And so the populist threat came and went. For now. Emmanuel Macron beat Marine Le Pen and much of Europe breathed a sigh of relief. This was also the case for a majority of environmentally conscious voters, for which Ms Le Pen would have been a disaster. But for many, Macron wasn’t a popular choice with most young, green voters doubting Macron’s sincerity when he promised an “Ecological 5 years”.
First things first, Macron got some things right in his first term. He is one of the key architects of the European green deal, the most ambitious environmental programme in the world, which includes many things the environment movement campaigned for long and hard. He should get at least some credit for that.
He made some serious errors too. He badly bungled the carbon tax plan, doing lasting damage to carbon pricing across the world. He called a citizens convention only to ignore its recommendations and he forced the EU to accept gas as a green fuel. His single greatest weakness has been his – and some of his ministers’ – constant acquiescence to industry lobbies.
In the end Macron did manage to convince just enough young, green minded voters to put their trust in him. He must not betray their confidence. What he does on transport will be a good test case.
5 transport tests
Transport is France’s biggest climate problem accounting for a third of its carbon emissions. It is also a major concern for most French citizens, as shown by the gilets jaunes protests. It is therefore crucial that he gets this right.
Zero-emission cars: no ifs, no buts
Emmanuel Macron must support a much faster pace of vehicle electrification and stand up to the automakers’ lobby – Stellantis and suppliers in particular – who are trying to slow things down. Electric vehicles offer the single best chance to provide zero emission, affordable mobility, both in cities and the countryside.
To start with, Macron should finally come out in favour of the EU’s plan to shift to 100% zero emission vehicles by 2035, no ifs, no buts, just as Germany did a few weeks ago.
Then there’s what he can do in France. The real low hanging fruit is to electrify company cars which represent 50% of the new car sales and 68% of CO2 emissions. These cars should be all-electric from 2026. This will save huge amounts of carbon.
Macron’s proposal to create a social leasing scheme making €100 per month electric cars available to low income families is interesting. Coupled with initiatives to equip social housing with rooftop solar and install charging infrastructure it could become a great accelerator for the energy transition. But any government funded scheme should ensure those vehicles are available for sharing.

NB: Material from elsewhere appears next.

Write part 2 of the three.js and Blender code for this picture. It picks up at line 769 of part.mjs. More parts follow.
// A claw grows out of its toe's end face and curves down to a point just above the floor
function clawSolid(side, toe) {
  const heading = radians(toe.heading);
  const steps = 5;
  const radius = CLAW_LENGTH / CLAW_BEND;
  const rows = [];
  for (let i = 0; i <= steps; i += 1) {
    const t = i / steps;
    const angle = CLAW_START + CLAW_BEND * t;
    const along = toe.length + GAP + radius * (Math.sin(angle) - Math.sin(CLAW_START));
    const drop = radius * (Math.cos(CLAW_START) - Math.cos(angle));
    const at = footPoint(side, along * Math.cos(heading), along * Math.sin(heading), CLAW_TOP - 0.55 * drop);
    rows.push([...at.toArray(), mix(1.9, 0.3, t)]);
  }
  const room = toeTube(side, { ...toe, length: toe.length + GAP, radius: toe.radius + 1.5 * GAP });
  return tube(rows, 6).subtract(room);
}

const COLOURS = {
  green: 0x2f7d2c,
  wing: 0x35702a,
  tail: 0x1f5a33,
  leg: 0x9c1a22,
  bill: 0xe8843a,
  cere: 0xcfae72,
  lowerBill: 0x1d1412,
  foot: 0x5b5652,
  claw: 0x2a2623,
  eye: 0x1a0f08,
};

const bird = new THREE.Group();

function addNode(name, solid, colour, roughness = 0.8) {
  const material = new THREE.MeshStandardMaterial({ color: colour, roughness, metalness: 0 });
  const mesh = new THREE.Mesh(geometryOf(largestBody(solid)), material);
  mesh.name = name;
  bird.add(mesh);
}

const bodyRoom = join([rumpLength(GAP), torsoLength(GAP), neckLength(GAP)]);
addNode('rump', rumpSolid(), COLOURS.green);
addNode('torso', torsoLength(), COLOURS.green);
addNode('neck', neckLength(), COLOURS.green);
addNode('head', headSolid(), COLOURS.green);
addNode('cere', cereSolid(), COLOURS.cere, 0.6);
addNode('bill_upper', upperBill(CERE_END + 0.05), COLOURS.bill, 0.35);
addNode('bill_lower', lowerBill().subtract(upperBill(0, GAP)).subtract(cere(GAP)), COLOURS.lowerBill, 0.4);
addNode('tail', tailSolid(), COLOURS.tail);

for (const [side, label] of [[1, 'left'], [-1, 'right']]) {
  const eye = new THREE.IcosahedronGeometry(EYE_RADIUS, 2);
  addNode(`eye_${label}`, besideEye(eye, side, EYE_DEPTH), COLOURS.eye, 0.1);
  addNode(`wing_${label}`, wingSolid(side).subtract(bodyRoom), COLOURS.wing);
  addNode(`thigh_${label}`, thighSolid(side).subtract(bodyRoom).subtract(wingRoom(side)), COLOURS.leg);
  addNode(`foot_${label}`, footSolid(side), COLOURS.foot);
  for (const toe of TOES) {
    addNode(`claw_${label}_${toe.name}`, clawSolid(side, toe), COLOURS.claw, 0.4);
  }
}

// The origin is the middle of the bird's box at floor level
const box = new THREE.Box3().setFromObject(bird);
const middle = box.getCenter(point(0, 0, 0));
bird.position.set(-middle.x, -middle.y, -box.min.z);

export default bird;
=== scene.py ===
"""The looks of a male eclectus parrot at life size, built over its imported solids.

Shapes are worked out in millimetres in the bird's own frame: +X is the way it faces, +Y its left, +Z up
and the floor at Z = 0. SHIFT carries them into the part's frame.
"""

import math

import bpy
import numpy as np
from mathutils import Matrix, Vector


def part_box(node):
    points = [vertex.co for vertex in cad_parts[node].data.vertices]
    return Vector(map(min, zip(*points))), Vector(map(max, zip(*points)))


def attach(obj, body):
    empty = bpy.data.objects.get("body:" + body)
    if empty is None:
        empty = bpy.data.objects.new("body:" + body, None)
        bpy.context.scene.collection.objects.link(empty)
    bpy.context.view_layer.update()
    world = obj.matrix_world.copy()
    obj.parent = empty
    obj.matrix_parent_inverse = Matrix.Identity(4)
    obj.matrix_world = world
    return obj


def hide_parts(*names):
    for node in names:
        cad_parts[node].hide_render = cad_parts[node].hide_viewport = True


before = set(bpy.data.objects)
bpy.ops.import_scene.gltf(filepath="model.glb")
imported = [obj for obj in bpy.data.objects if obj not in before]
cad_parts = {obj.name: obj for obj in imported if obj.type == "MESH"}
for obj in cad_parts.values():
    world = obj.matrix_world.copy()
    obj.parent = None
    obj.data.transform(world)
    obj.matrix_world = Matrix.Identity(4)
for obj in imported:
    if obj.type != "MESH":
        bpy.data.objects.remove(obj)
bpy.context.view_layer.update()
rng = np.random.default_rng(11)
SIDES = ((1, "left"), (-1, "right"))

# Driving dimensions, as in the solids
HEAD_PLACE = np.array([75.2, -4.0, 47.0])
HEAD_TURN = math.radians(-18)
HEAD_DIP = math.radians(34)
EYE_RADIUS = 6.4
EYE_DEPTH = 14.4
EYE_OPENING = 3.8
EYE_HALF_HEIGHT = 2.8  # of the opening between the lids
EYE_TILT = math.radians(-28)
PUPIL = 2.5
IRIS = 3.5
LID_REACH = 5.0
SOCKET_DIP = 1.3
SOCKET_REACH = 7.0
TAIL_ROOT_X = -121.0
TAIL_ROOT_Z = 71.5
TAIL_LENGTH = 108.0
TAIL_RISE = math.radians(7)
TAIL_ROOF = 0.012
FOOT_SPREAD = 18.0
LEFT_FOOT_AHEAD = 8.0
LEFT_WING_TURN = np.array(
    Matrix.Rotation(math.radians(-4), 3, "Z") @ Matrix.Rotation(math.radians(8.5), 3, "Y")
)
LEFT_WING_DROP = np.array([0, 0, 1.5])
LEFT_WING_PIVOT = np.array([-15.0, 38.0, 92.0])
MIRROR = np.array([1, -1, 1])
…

Macron did a great disservice to green tax reform by bungling the introduction of the carbon tax so badly it created the yellow vest revolt. Now, instead of increasing petrol taxes he is reducing them. As Macron said himself when debating Le Pen, rich people don’t need such state subsidies or tax cuts. Bruno Lemaire, the current economy minister said the fuel tax rebate would be replaced by a “more targeted measure”.
A cash allowance of €50-100 per month for low and middle families would more than compensate for recent fuel price increases. Such an allowance would give France a unique tool to deal with swings in global oil prices or to compensate for the higher fossil fuel taxes that are inevitable if Macron is truly serious about France being the first nation to move out of coal, gas and oil.
The home of Airbus
France is home to Airbus and is one of the world’s great aviation nations. Despite talk of Air France becoming the greenest airline in the world and Airbus producing hydrogen jets, in practice little happened. It’s time to get serious about carbon pricing for aviation and come up with proposals to guarantee in law that Airbus delivers on its promises of a clean aircraft.

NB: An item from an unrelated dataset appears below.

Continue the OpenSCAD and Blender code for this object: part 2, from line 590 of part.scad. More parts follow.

Green hydrogen to power global trade
France’s High Council for Climate flagged that more than half of the country’s GHG footprint comes from imported emissions. A concrete measure to slash these emissions is to clean up maritime transport, which is 99% dependent on fossil fuels. Fossil liquified natural gas is no solution; instead, France should give full support to a minimum quota for hydrogen-based fuels by 2030, that is currently in discussion at EU level.
Keep gas and nuclear out of “green” investments
Last but not least, it is absurd to develop plans to wean Europe of Russian gas whilst simultaneously encouraging green investment in new gas power plants. In a bid to give nuclear energy a green finance label, Macron formed an unholy alliance with the gas industry. It is time to rip that pact apart and kick Putin’s gas out of the Sustainable Finance Taxonomy.
Emmanuel Macron worked hard to appeal to green voters. He made big promises. It is essential he does not betray their trust. The future of our democracy and our planet are at stake.